In this paper, we introduced an advanced 3D object detector named AMFF-Net, which was specifically designed to detect and analyze 3D objects from the original point cloud. We designed a Dual-Attention Voxel Feature Extractor (DA-VFE) to integrate the Dual-Attention mechanism into the voxel-feature-extraction process to extract more-useful information from the original point cloud so that the voxel feature extractor can pay more attention to the points in the point cloud data that have a high contribution to the detected objects and obtain more-robust voxel features. The DA-VFE can greatly increase a model’s ability to detect a target from a small number of points, which is especially critical for small objects with only a few valid points.
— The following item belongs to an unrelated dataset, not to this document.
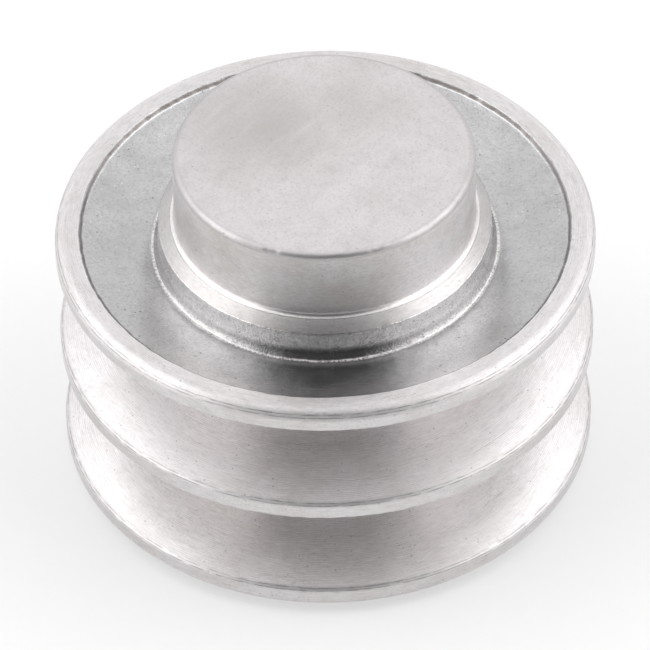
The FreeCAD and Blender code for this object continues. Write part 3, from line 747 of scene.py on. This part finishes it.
def finish_inner_pieces():
    """Materials for every CAD node that stays."""
    bearings = ("front_bearing_", "rear_bearing_")
    rings = [bearing + part for bearing in bearings for part in ("outer_ring", "inner_ring")]
    balls = [bearing + "balls" for bearing in bearings]
    cages = [bearing + "cage" for bearing in bearings]
    seals = [bearing + side for bearing in bearings for side in ("front_seal", "rear_seal")]
    axle_pieces = ["inner_spacer_sleeve", "outer_spacer_ring", "axle_bush"]
    give_material(rings, steel("bearing_ring_steel", (0.62, 0.62, 0.63), 0.16))
    give_material(balls, steel("ball_steel", (0.72, 0.72, 0.74), 0.07, depth=0.0005))
    give_material(cages, moulded("cage_nylon", (0.62, 0.55, 0.40), 0.45, grain_mm=0.4, depth=0.01))
    give_material(seals, moulded("seal_rubber", (0.030, 0.028, 0.027), 0.55, grain_mm=0.25, depth=0.012))
    give_material(axle_pieces, steel("axle_steel", (0.50, 0.49, 0.48), 0.28))
    give_material(["rear_collar", "dust_shield"], plated_steel("zinc_plate"))
    blackened = steel("phosphated_steel", (0.20, 0.19, 0.18), 0.42, depth=0.01)
    give_material(["housing_circlip", "axle_snap_ring"], blackened)


def make_stage():
    """A pale floor of glowing paper, a little below the collar so that the two faces don't coincide."""
    reach = 3.0
    drop = 0.0001
    corners = ((-reach, -reach), (reach, -reach), (reach, reach), (-reach, reach))
    mesh = bpy.data.meshes.new("floor")
    mesh.from_pydata([(x, y, -drop) for x, y in corners], [], [(0, 1, 2, 3)])
    floor = bpy.data.objects.new("floor", mesh)
    bpy.context.scene.collection.objects.link(floor)
    paper = Finish("floor_paper", metallic=0.0)
    paper.colour(paper.mixed(paper.noise(3.0, detail=2.0), (0.40, 0.40, 0.40), (0.42, 0.42, 0.42)))
    paper.shader.inputs["Roughness"].default_value = 0.9
    paper.shader.inputs["Emission Color"].default_value = (1, 1, 1, 1)
    paper.shader.inputs["Emission Strength"].default_value = 0.49
    mesh.materials.append(paper.material)


def make_world():
    """A bright room: soft boxes at both sides, and an unlit stretch towards the camera's side."""
    room = (1.17, 1.16, 1.17)
    boxes = (2.35, 2.32, 2.32)
    unlit = (0.11, 0.11, 0.113)
    backdrop = (1.2, 1.2, 1.2)
    world = bpy.data.worlds.new("studio")
    world.use_nodes = True
    wiring = Wiring(world.node_tree)
    place = wiring.add("ShaderNodeTexCoord").outputs["Generated"]

    def glow(azimuth, elevation, core, edge):
        """1 within core degrees of a direction, falling smoothly to 0 at edge degrees from it."""
        turn = math.radians(azimuth)
        rise = math.radians(elevation)
        direction = (math.sin(turn) * math.cos(rise), -math.cos(turn) * math.cos(rise), math.sin(rise))
        towards = wiring.add("ShaderNodeVectorMath", place, direction, operation="DOT_PRODUCT")
        fade = wiring.add(
            "ShaderNodeMapRange",
            towards.outputs["Value"],
            math.cos(math.radians(edge)),
            math.cos(math.radians(core)),
            interpolation_type="SMOOTHSTEP",
        )
        return fade.outputs[0]

    light = wiring.mixed(glow(azimuth=-74, elevation=34, core=14, edge=44), room, boxes)
    light = wiring.mixed(glow(azimuth=76, elevation=34, core=14, edge=42), light, boxes)
    light = wiring.mixed(glow(azimuth=0, elevation=32, core=34, edge=49), light, unlit)
    is_camera_ray = wiring.add("ShaderNodeLightPath").outputs["Is Camera Ray"]
    seen = wiring.mixed(is_camera_ray, light, backdrop)
    wiring.links.new(seen, wiring.nodes["Background"].inputs[0])
    bpy.context.scene.world = world


def make_light(name, place):
    """A square soft box aimed at the middle of the object."""
    middle = Vector((0, 0, 0.03))
    data = bpy.data.lights.new(name, "AREA")
    data.shape = "RECTANGLE"
    data.size = 0.8
    data.size_y = 0.8
    data.energy = 1.2
    light = bpy.data.objects.new(name, data)
    light.location = place
    light.rotation_euler = (middle - Vector(place)).to_track_quat("-Z", "Y").to_euler()
    bpy.context.scene.collection.objects.link(light)


def make_camera():
    """In front and 45 degrees up, turned a little so that the object's middle is the picture's middle."""
    distance = 0.86479
    elevation = math.radians(44.85)
    pitch = math.radians(0.955)
    pan = math.radians(0.0387)
    roll = math.radians(-1.071)
    data = bpy.data.cameras.new("camera")
    data.sensor_width = 36.0
    data.lens = 294.85
    data.clip_start = 0.05
    data.clip_end = 20.0
    camera = bpy.data.objects.new("camera", data)
    back = Vector((0, -math.cos(elevation), math.sin(elevation)))
    base = (-back).to_track_quat("-Z", "Y").to_matrix()
    turn = Matrix.Rotation(roll, 3, "Z") @ Matrix.Rotation(pitch, 3, "X") @ Matrix.Rotation(pan, 3, "Y")
    place = back * distance + Vector((0, 0, REAR_FACE * MM))
    camera.matrix_world = Matrix.Translation(place) @ (base @ turn).to_4x4()
    bpy.context.scene.collection.objects.link(camera)
    bpy.context.scene.camera = camera


make_casting()
finish_inner_pieces()
make_stage()
make_world()
make_light("left_box", (-0.70, 0.30, 0.90))
make_light("right_box", (0.70, 0.30, 0.90))
make_camera()
bpy.context.scene.view_settings.view_transform = "Standard"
We designed a Multi-scale Feature Fusion Module (MFF Module) consisting of a residual structure, self-calibrated convolutions, and a coordinate attention mechanism as the 2D Backbone of the network to aggregate richer feature information and improve the detection performance. The MFF Module extends the receptive field of the model to capture a wide range of contextual information, which, together with the coordinate feature information, is an advantageous factor for localizing and detecting small objects. The experiments on the nuScenes dataset showed that the proposed AMFF-Net significantly boosted the detection performance of small objects while reducing the computational overhead, achieving a good balance between performance and inference speed. AMFF-Net also achieved outstanding performance on the KITTI dataset. Limited by the performance of the hardware, our method is currently not completely applicable to real-time driving scenarios. In future work, we will continue to improve this algorithm and optimize the network architecture to further reduce the network inference time, aiming to improve the usability of the model in real-time driving scenarios while maintaining high detection accuracy.